» **What to do**
Your task is to extract every line from the material below exactly.

==== Dataset section ====

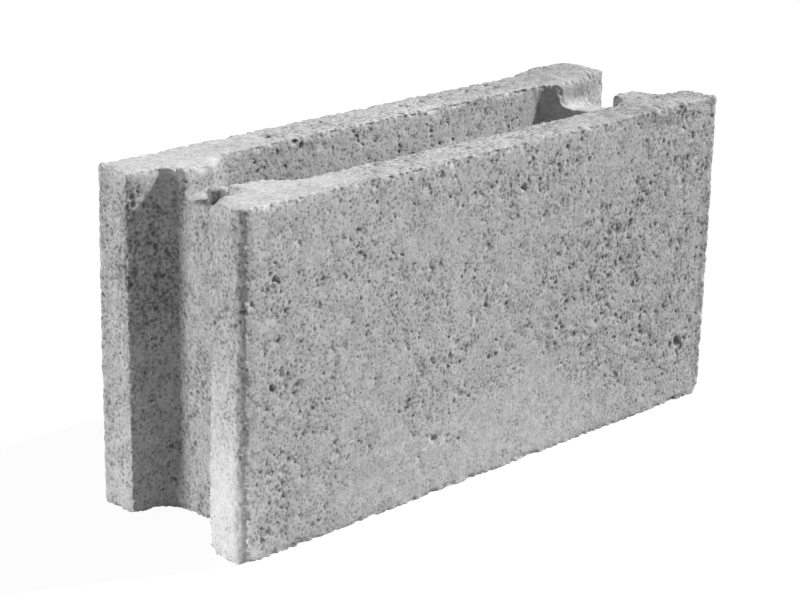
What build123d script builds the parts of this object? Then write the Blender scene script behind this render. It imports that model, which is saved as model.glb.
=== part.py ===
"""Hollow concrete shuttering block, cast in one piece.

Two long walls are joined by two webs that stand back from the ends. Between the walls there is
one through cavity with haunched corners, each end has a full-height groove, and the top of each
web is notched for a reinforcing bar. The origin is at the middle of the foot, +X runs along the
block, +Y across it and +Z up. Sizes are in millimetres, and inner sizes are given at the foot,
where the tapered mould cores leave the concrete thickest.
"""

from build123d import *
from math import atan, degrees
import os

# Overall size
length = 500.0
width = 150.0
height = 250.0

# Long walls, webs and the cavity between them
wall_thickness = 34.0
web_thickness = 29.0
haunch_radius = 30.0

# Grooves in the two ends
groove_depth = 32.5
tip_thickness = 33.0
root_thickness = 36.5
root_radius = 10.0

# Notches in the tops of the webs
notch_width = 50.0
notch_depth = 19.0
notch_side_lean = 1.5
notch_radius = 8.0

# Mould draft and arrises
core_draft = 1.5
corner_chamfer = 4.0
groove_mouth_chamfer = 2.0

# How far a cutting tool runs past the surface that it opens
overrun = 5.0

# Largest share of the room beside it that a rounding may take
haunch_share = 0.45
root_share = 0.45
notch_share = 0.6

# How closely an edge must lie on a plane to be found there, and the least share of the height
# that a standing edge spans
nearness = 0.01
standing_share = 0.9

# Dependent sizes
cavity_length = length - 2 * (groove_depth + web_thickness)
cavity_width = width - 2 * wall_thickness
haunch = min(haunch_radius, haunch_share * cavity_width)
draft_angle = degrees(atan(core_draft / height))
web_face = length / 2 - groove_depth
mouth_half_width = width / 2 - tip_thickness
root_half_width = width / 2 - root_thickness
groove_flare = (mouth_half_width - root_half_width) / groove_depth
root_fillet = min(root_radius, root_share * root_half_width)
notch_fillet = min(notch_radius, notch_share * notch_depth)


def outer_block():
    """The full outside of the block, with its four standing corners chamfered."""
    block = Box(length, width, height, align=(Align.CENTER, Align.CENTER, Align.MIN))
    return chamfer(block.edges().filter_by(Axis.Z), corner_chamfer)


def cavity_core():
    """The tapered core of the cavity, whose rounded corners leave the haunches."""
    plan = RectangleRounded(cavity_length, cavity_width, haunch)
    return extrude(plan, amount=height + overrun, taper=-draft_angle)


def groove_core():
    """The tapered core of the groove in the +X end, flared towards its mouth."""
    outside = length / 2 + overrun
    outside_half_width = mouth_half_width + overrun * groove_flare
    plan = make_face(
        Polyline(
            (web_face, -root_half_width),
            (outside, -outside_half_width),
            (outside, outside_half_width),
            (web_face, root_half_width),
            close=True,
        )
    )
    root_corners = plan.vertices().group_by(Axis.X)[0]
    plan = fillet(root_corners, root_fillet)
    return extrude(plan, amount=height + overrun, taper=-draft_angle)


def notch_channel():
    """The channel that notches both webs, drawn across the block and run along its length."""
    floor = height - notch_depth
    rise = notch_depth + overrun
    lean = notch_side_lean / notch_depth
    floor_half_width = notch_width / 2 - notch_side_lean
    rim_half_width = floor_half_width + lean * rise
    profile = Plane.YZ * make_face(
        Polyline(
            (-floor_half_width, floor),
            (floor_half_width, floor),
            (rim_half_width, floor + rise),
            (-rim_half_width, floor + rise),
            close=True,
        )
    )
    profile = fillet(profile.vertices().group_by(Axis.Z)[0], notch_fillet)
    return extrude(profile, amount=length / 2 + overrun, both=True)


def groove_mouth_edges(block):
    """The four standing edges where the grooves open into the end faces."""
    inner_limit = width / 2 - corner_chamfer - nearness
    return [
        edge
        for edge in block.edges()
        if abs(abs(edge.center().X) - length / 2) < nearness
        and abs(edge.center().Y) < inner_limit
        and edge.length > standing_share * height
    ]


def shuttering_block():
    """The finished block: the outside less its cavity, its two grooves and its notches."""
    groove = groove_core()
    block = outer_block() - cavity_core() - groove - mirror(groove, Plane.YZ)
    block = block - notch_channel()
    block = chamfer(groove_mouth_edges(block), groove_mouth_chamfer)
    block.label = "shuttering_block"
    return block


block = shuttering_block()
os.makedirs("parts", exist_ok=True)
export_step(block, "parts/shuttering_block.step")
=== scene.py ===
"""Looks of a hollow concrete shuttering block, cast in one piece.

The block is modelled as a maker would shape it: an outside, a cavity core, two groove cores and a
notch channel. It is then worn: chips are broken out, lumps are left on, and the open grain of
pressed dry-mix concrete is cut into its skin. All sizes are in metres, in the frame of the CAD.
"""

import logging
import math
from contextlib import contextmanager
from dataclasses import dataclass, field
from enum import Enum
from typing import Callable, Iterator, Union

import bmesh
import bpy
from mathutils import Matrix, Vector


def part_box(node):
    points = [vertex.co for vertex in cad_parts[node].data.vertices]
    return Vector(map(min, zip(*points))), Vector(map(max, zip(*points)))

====

» **Written response**
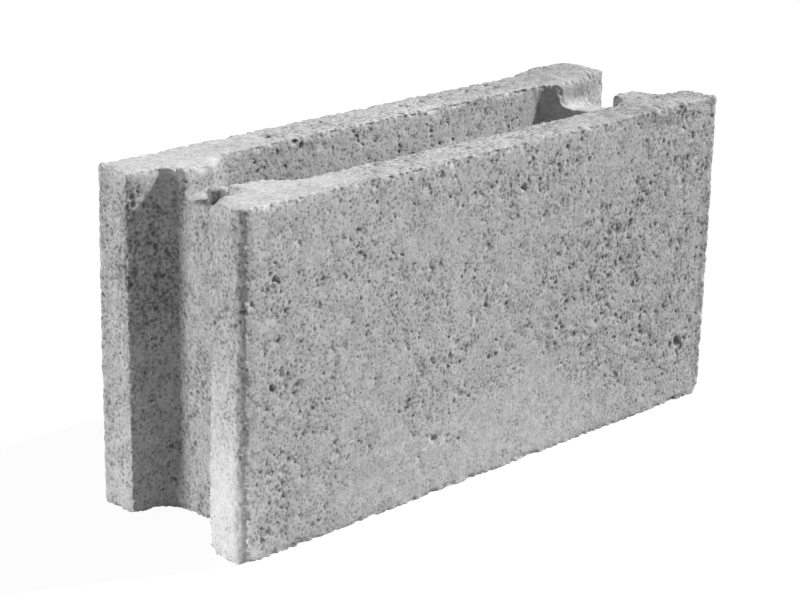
What build123d script builds the parts of this object? Then write the Blender scene script behind this render. It imports that model, which is saved as model.glb.
=== part.py ===
"""Hollow concrete shuttering block, cast in one piece.

Two long walls are joined by two webs that stand back from the ends. Between the walls there is
one through cavity with haunched corners, each end has a full-height groove, and the top of each
web is notched for a reinforcing bar. The origin is at the middle of the foot, +X runs along the
block, +Y across it and +Z up. Sizes are in millimetres, and inner sizes are given at the foot,
where the tapered mould cores leave the concrete thickest.
"""

from build123d import *
from math import atan, degrees
import os

# Overall size
length = 500.0
width = 150.0
height = 250.0

# Long walls, webs and the cavity between them
wall_thickness = 34.0
web_thickness = 29.0
haunch_radius = 30.0

# Grooves in the two ends
groove_depth = 32.5
tip_thickness = 33.0
root_thickness = 36.5
root_radius = 10.0

# Notches in the tops of the webs
notch_width = 50.0
notch_depth = 19.0
notch_side_lean = 1.5
notch_radius = 8.0

# Mould draft and arrises
core_draft = 1.5
corner_chamfer = 4.0
groove_mouth_chamfer = 2.0

# How far a cutting tool runs past the surface that it opens
overrun = 5.0

# Largest share of the room beside it that a rounding may take
haunch_share = 0.45
root_share = 0.45
notch_share = 0.6

# How closely an edge must lie on a plane to be found there, and the least share of the height
# that a standing edge spans
nearness = 0.01
standing_share = 0.9

# Dependent sizes
cavity_length = length - 2 * (groove_depth + web_thickness)
cavity_width = width - 2 * wall_thickness
haunch = min(haunch_radius, haunch_share * cavity_width)
draft_angle = degrees(atan(core_draft / height))
web_face = length / 2 - groove_depth
mouth_half_width = width / 2 - tip_thickness
root_half_width = width / 2 - root_thickness
groove_flare = (mouth_half_width - root_half_width) / groove_depth
root_fillet = min(root_radius, root_share * root_half_width)
notch_fillet = min(notch_radius, notch_share * notch_depth)


def outer_block():
    """The full outside of the block, with its four standing corners chamfered."""
    block = Box(length, width, height, align=(Align.CENTER, Align.CENTER, Align.MIN))
    return chamfer(block.edges().filter_by(Axis.Z), corner_chamfer)


def cavity_core():
    """The tapered core of the cavity, whose rounded corners leave the haunches."""
    plan = RectangleRounded(cavity_length, cavity_width, haunch)
    return extrude(plan, amount=height + overrun, taper=-draft_angle)


def groove_core():
    """The tapered core of the groove in the +X end, flared towards its mouth."""
    outside = length / 2 + overrun
    outside_half_width = mouth_half_width + overrun * groove_flare
    plan = make_face(
        Polyline(
            (web_face, -root_half_width),
            (outside, -outside_half_width),
            (outside, outside_half_width),
            (web_face, root_half_width),
            close=True,
        )
    )
    root_corners = plan.vertices().group_by(Axis.X)[0]
    plan = fillet(root_corners, root_fillet)
    return extrude(plan, amount=height + overrun, taper=-draft_angle)


def notch_channel():
    """The channel that notches both webs, drawn across the block and run along its length."""
    floor = height - notch_depth
    rise = notch_depth + overrun
    lean = notch_side_lean / notch_depth
    floor_half_width = notch_width / 2 - notch_side_lean
    rim_half_width = floor_half_width + lean * rise
    profile = Plane.YZ * make_face(
        Polyline(
            (-floor_half_width, floor),
            (floor_half_width, floor),
            (rim_half_width, floor + rise),
            (-rim_half_width, floor + rise),
            close=True,
        )
    )
    profile = fillet(profile.vertices().group_by(Axis.Z)[0], notch_fillet)
    return extrude(profile, amount=length / 2 + overrun, both=True)


def groove_mouth_edges(block):
    """The four standing edges where the grooves open into the end faces."""
    inner_limit = width / 2 - corner_chamfer - nearness
    return [
        edge
        for edge in block.edges()
        if abs(abs(edge.center().X) - length / 2) < nearness
        and abs(edge.center().Y) < inner_limit
        and edge.length > standing_share * height
    ]


def shuttering_block():
    """The finished block: the outside less its cavity, its two grooves and its notches."""
    groove = groove_core()
    block = outer_block() - cavity_core() - groove - mirror(groove, Plane.YZ)
    block = block - notch_channel()
    block = chamfer(groove_mouth_edges(block), groove_mouth_chamfer)
    block.label = "shuttering_block"
    return block


block = shuttering_block()
os.makedirs("parts", exist_ok=True)
export_step(block, "parts/shuttering_block.step")
=== scene.py ===
"""Looks of a hollow concrete shuttering block, cast in one piece.

The block is modelled as a maker would shape it: an outside, a cavity core, two groove cores and a
notch channel. It is then worn: chips are broken out, lumps are left on, and the open grain of
pressed dry-mix concrete is cut into its skin. All sizes are in metres, in the frame of the CAD.
"""

import logging
import math
from contextlib import contextmanager
from dataclasses import dataclass, field
from enum import Enum
from typing import Callable, Iterator, Union

import bmesh
import bpy
from mathutils import Matrix, Vector


def part_box(node):
    points = [vertex.co for vertex in cad_parts[node].data.vertices]
    return Vector(map(min, zip(*points))), Vector(map(max, zip(*points)))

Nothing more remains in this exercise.